Fig. 11.—Locomotive after Explosion.

Fig. 12.—Hancock’s Steam Omnibus.

Locomotive engines for propelling carriages on common roads were invented many years ago, by Gurney, Anderson, Scott Russell, Hancock, and others. One designed by Hancock is represented in Fig. [12]. Such engines do not appear to have found much favour, though the idea has been successfully realized in the traction engines lately introduced. Probably the application of steam power to the propulsion of vehicles along common roads fell into neglect on account of the superior advantages of railways, but the common road locomotive is at present receiving some attention. In the tramways which are now laid along the main roads in most large cities we see one-half of the problem solved.

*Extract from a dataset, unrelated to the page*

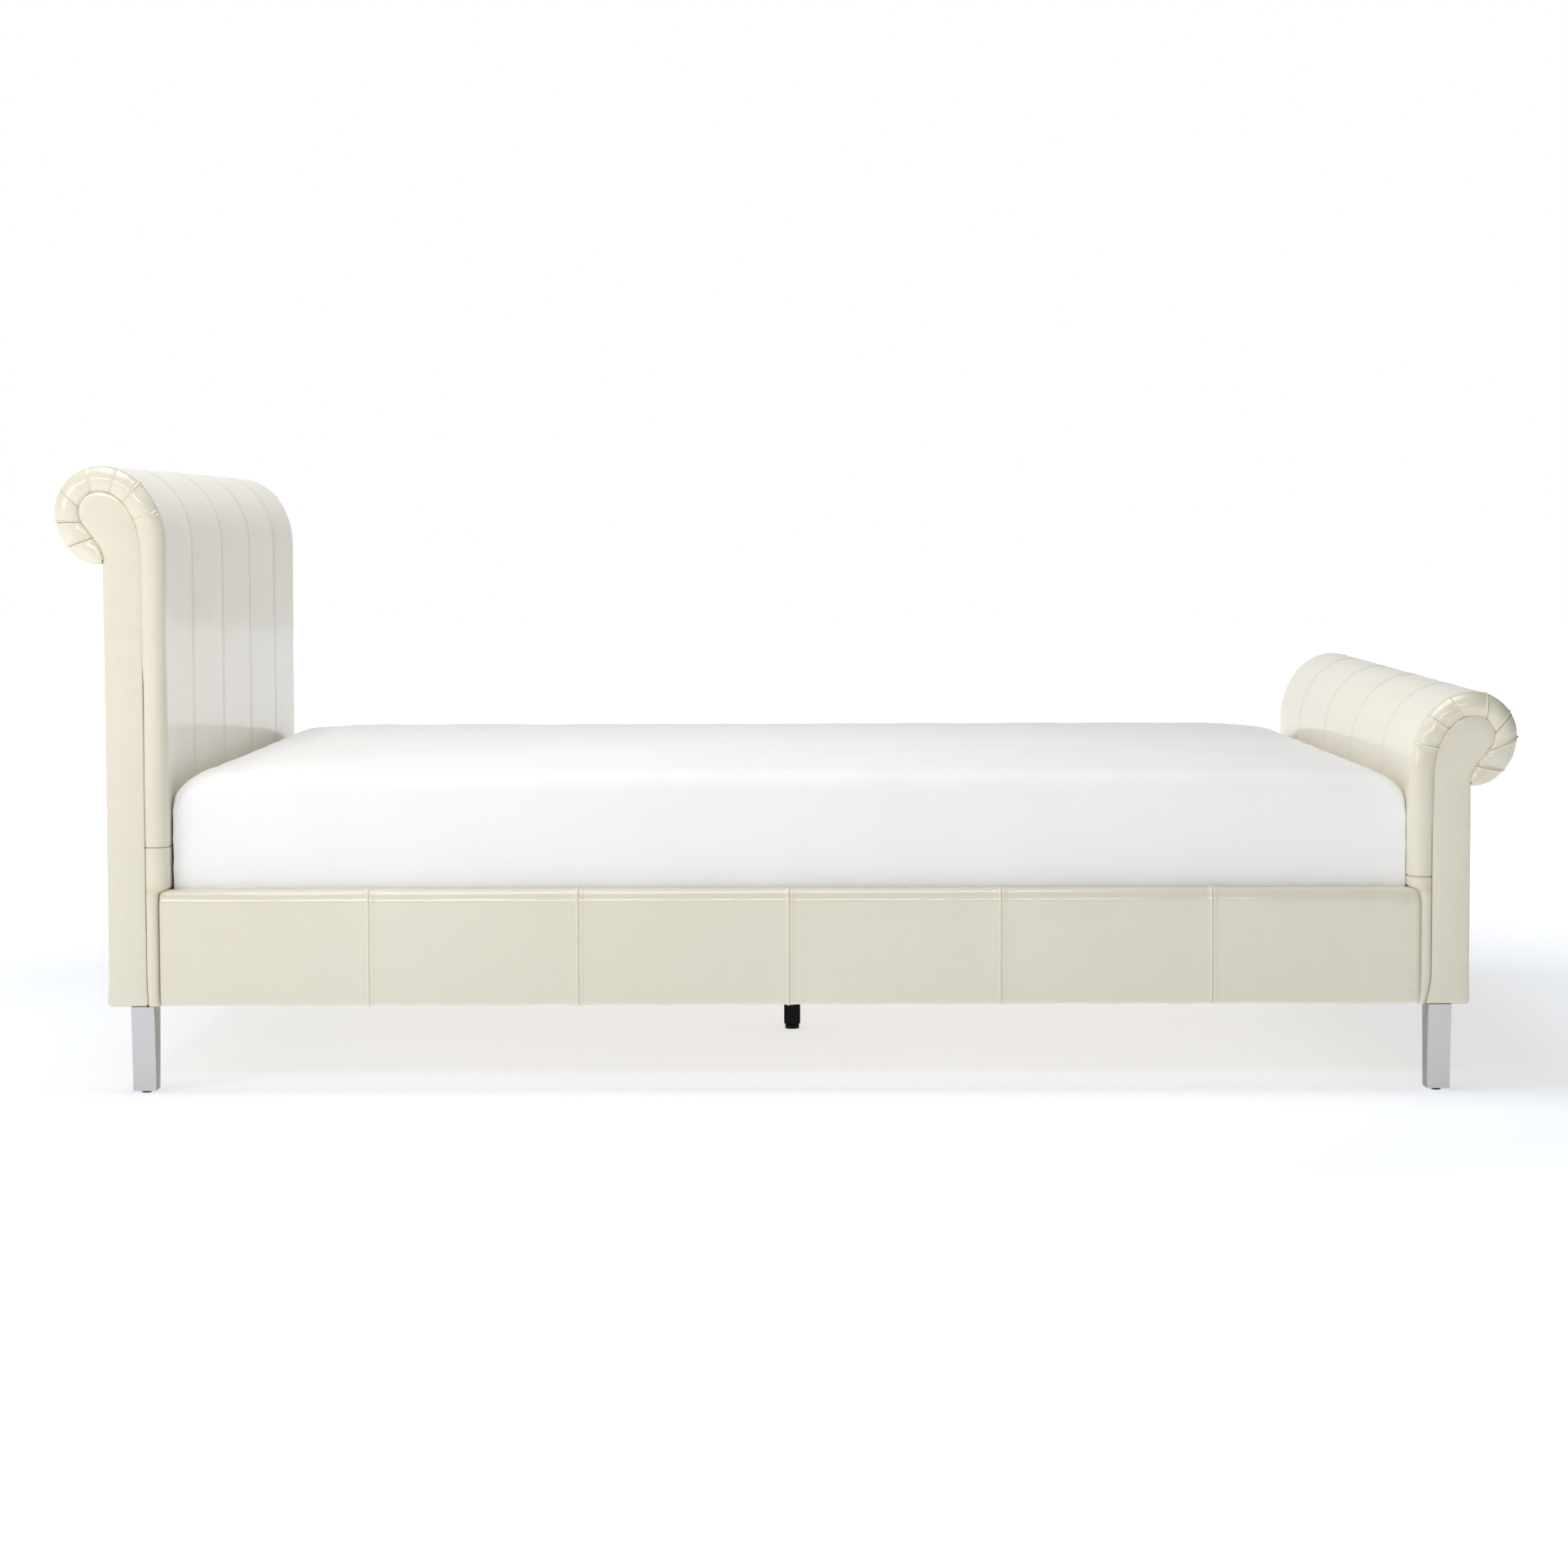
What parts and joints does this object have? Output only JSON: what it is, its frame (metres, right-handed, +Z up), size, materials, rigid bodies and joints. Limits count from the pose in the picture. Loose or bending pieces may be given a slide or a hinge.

It is not so much mechanical difficulties that stand in the way of this economical system of locomotion, as the prejudices and interests which have always to be overcome before the world can profit by new inventions. The engines can be made noiseless, emitting no visible steam or smoke, and they are under more perfect control than horses. But vestries and parochial authorities offer such objections as that horses would be frightened in the streets, if the engine made a noise; and if it did not, people would be liable to be run over, and the horses be as much startled as in the other case. But horses would soon become accustomed to the sight of a carriage moving without equine aid, however startling the matter might appear to them at first; and the objection urged against the noiseless engines might be alleged against wooden pavements, india-rubber tires, and many other improvements. It is highly probable that in the course of a few years the general adoption of steam-propelled vehicles will displace horses, at least upon tramways. The slowness with which inventions of undeniable utility and of proved advantage come into general use may be illustrated by the fact of some great English towns and centres of engineering industry not having made a single tramway until, in all the populous cities of the United States, and in almost every European capital, tramways had been in successful operation for many years. [1890.]